In this simple statement you have identified a problem, showed that you understand why the current configuration was chosen, and invited your colleagues to collaborate on a solution. This shows your genuine interest in a finding common solution, and does not involve finger pointing.

Starting research long before the department plans to buy a new truck is a must in order to get the best information from other departments.


Now that you have identified an area for improvement, it’s time to focus in on the solution. Start searching the Internet to find out how other departments have handled your area of concern. Your research should include North America, the United Kingdom, Europe and Australia – all areas in which you will find fire departments that are leaders in firefighter safety.

If you find a fire department that seems to have an answer to your issue, reach out to its members: their research and opinions could prove invaluable. Most departments, manufacturers and designers love to share their design successes and are often are the first ones to admit when an area needs improvement. Be sure to document everything – particularly whom you spoke to and when, so you can follow up if need be – and ask for additional contact information so you can verify your findings if you are pressed to do so by your department’s truck committee or your chief.

It is also a good idea to have a standard set of questions ready when you call so that you’re asking the same questions all the time. Keeping good records of these conversations will help to bolster your position should you be seeking a change.

RMES Chief Evans says research should be started well in advance of any truck purchase.

“Research for our new rescue started over two years before the truck was ordered,” Evans says. “This allowed time for our crews to research and where possible test different equipment we were looking at for the truck.”

For Chief Tom Bremner on Salt Spring Island in British Columbia, firefighter input is a necessary part of the design process.

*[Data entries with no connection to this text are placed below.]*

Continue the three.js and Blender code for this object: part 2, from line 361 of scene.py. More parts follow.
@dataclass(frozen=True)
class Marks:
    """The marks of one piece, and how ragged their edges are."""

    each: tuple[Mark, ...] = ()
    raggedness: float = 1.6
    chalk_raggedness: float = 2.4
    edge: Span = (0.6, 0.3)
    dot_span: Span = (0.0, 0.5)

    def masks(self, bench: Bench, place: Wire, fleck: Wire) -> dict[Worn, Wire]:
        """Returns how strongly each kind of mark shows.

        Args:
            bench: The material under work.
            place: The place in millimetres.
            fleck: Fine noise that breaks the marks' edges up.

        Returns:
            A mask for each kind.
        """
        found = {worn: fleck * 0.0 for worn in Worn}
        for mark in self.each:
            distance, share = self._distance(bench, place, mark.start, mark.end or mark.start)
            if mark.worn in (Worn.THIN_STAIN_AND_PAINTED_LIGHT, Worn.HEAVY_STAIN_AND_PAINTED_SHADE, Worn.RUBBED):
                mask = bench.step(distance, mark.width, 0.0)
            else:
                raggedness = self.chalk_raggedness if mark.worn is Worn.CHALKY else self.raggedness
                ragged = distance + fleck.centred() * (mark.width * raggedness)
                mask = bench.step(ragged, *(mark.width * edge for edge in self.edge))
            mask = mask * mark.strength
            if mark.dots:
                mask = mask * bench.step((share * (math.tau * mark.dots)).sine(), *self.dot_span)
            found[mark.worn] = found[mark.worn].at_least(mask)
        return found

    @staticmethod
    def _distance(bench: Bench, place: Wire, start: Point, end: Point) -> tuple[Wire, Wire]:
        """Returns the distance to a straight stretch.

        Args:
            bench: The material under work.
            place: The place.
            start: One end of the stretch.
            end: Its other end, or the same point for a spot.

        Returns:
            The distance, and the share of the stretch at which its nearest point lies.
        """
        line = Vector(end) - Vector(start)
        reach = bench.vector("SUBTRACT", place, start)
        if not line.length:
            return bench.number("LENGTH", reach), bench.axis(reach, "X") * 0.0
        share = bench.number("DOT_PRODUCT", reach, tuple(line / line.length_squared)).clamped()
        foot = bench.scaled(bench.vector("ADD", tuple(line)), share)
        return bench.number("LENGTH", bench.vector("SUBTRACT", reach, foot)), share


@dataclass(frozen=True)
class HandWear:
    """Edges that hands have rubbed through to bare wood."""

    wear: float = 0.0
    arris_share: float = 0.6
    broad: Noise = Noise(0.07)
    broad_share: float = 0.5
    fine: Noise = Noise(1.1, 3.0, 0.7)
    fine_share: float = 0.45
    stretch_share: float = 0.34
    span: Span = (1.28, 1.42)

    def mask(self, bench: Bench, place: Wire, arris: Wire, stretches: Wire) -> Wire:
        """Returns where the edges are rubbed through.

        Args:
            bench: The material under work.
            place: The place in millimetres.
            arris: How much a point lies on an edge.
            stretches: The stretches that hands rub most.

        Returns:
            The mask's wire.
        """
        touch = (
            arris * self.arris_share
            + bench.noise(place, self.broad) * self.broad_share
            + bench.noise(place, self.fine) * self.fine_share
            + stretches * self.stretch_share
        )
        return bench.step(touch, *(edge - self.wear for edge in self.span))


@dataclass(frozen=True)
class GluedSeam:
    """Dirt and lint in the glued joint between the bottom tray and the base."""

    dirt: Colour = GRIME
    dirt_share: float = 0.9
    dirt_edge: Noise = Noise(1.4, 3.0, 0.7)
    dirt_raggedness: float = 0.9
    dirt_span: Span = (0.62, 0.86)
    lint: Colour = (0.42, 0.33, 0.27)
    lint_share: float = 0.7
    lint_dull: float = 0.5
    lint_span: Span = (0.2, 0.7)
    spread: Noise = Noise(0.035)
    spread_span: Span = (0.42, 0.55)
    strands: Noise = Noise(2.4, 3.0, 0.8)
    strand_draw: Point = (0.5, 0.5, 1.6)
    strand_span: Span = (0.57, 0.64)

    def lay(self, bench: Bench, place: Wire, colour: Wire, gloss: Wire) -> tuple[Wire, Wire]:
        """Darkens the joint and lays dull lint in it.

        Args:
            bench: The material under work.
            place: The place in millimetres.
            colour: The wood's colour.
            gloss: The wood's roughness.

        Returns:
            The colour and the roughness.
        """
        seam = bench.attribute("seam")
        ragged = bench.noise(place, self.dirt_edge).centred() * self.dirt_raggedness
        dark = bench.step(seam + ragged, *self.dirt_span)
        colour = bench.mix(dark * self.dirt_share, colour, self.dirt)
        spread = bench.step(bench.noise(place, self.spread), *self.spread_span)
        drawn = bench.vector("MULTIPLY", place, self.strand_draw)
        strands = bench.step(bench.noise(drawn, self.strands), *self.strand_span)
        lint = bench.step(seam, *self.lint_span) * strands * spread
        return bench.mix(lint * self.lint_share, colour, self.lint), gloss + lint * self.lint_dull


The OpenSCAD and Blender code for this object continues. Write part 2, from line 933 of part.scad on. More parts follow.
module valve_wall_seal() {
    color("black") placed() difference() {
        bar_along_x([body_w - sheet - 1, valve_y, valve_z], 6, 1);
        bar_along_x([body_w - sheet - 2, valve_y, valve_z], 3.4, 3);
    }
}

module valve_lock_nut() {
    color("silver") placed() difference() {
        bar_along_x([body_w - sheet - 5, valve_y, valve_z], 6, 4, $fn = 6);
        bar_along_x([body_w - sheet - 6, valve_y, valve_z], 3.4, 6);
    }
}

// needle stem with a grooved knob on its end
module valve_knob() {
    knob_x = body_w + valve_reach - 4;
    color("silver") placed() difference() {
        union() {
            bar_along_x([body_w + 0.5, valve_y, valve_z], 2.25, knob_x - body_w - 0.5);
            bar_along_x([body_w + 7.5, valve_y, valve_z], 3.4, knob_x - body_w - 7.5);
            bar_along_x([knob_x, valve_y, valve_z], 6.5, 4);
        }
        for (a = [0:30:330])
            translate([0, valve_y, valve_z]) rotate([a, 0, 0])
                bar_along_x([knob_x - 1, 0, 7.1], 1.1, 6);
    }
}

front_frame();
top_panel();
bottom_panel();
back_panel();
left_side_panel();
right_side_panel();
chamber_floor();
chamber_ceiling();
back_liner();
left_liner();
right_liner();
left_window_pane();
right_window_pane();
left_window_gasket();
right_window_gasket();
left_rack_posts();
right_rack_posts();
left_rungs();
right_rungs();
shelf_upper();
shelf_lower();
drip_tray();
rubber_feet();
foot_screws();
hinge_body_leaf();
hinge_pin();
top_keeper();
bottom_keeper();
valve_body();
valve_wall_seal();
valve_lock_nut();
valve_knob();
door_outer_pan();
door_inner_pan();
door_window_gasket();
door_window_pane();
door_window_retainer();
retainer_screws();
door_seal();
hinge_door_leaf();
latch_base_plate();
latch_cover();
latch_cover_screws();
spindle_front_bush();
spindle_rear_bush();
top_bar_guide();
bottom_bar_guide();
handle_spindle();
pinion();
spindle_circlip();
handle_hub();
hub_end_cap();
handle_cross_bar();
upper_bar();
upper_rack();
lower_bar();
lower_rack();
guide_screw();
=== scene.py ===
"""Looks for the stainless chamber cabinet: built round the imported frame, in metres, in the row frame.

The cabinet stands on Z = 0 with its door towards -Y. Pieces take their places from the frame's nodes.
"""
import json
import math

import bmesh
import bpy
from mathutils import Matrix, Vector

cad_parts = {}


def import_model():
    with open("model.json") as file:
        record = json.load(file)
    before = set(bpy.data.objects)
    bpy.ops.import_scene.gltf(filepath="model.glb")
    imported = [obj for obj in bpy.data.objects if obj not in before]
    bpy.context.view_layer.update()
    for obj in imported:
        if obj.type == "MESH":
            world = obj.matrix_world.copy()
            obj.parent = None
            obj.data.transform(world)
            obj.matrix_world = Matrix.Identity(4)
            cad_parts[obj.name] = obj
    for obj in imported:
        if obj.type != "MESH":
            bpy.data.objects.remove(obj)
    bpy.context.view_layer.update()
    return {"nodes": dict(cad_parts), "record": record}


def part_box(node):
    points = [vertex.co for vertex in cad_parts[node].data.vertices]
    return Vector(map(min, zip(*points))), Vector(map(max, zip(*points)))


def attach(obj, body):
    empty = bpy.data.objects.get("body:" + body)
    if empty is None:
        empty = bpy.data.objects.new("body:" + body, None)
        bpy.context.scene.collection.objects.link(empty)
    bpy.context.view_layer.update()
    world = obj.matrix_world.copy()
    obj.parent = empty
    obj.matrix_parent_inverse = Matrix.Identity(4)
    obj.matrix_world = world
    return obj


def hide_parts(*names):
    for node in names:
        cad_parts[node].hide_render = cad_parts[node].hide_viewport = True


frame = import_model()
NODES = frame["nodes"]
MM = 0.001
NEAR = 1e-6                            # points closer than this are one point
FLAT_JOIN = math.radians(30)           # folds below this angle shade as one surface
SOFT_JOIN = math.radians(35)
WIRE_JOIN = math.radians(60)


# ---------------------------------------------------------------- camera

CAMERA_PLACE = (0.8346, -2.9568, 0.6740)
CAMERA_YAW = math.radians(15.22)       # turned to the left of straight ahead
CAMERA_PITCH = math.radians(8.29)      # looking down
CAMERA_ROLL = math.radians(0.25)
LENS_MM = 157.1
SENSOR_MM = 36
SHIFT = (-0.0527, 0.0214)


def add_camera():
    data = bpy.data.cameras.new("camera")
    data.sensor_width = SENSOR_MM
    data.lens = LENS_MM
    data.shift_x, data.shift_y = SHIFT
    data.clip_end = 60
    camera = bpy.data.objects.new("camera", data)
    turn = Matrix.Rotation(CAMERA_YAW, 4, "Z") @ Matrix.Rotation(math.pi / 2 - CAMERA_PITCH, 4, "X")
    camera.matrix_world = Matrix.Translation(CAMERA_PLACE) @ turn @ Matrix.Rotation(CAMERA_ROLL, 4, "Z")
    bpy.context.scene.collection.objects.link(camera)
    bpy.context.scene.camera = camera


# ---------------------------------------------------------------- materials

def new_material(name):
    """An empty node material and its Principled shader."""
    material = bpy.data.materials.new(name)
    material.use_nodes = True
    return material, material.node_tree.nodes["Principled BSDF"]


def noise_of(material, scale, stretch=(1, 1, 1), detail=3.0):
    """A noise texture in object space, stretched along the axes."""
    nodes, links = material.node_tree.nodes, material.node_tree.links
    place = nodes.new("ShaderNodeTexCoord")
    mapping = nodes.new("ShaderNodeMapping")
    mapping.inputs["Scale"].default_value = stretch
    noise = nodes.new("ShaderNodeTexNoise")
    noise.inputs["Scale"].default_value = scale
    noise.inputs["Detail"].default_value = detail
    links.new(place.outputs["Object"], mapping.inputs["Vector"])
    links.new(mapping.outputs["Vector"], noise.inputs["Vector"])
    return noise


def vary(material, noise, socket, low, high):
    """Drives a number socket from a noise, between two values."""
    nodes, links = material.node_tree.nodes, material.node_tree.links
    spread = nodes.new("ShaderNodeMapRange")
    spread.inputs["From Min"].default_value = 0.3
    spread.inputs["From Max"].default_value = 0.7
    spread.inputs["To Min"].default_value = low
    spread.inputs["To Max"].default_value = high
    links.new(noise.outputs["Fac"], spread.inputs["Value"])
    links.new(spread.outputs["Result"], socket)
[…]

“I have personally used the combined apparatus committee concept, from coast to coast, on four occasions with a positive outcome,” says Bremner, who was the chief in Truro, N.S., before moving west.

He says the combined committee structure allows for multiple levels of experience; majority buy-in from the membership, the community and council; and a well-researched truck proposal.

“It is absolutely wrong to think one person or a few well-meaning people without any expertise can understand, design, or manage a modern-day fire apparatus draft,” Bremner says.

Fire Chief Les Karpluk of Prince Alberta, Sask., found that a firefighter on his ladder-truck committee provided a fresh perspective and saved the department money.

“When we put out our tender for our ladder truck, I created a truck committee, which included one firefighter,” Karpluk says. “The intention was to have a firefighter with the floor experience to give input into how we designed our new ladder truck.

“We travelled to three different manufacturing facilities – Sutphen, Pierce and Rosenbauer – in the United States, and took extensive notes and photos.”

The firefighter, Karpluk says, took it upon himself to “drill down” into each of the three manufacturers and how they built their trucks.

Firefighters who want to participate in truck-buying decisions need to do their homework and make well-rounded presentations in writing, or even through videos, to prove that their ideas are valid.
Photo courtesy of Fort Garry fire trucks


“He spent an extensive amount of time looking at compartment configurations, interior design of the cabs, and how each ladder operated. By the time we were getting into the details of how the compartments were laid out, I just let him run with it. Yes, there were times when what he suggested would cost us money but I will never forget his words: ‘Chief, this is something that will work well for the guys.’

“And, based upon his experience and focus on our ladder truck, I approved his requests, because they made sense. There was not one occasion when he requested something because it was bling. He was totally focused on changes that would make it easier and safer to perform duties as a firefighter.”

Karpluk says that although involving the firefighter on the committee cost the department some extra travel and overtime dollars, the firefighter’s ideas actually resulted in a less pricey apparatus.

“He actually saved us money in the long run and I am extremely grateful for his foresight,” Karpluk says. “He came up with ideas that I would never have thought of because I am too busy behind the desk, working to get the money for these big rigs.”

“Without a doubt,” Karpluk says, “the input from our firefighter helped my department get a ladder truck that will be serving the city for the next 20 years.”

Now that you have identified a problem, done you homework, and come up with a solution, it’s time to prepare your proposal. You need to organize your solution in a form that can be presented to the leadership of the department or the truck committee. You must arrange the proposal in writing with direct quotes and the suggestions from the departments from which you gathered the information; this increases your credibility and provides the committee with an opportunity to reach out to those from whom you got your information to further investigate. Hearing the solutions directly from the departments you contacted will help to validate your claims. If your proposal seems valid, well researched and reasonable, the committee might just take your word for it.

If you are not good with a written delivery, gather photos or provide audio recordings of your conversations (with the permission of the other departments, of course). Videos are worth a million words and the little bit of extra work will show your chief or the committee your commitment to problem solving. Also, showing the solution in action can go a long way to making your proposal a reality.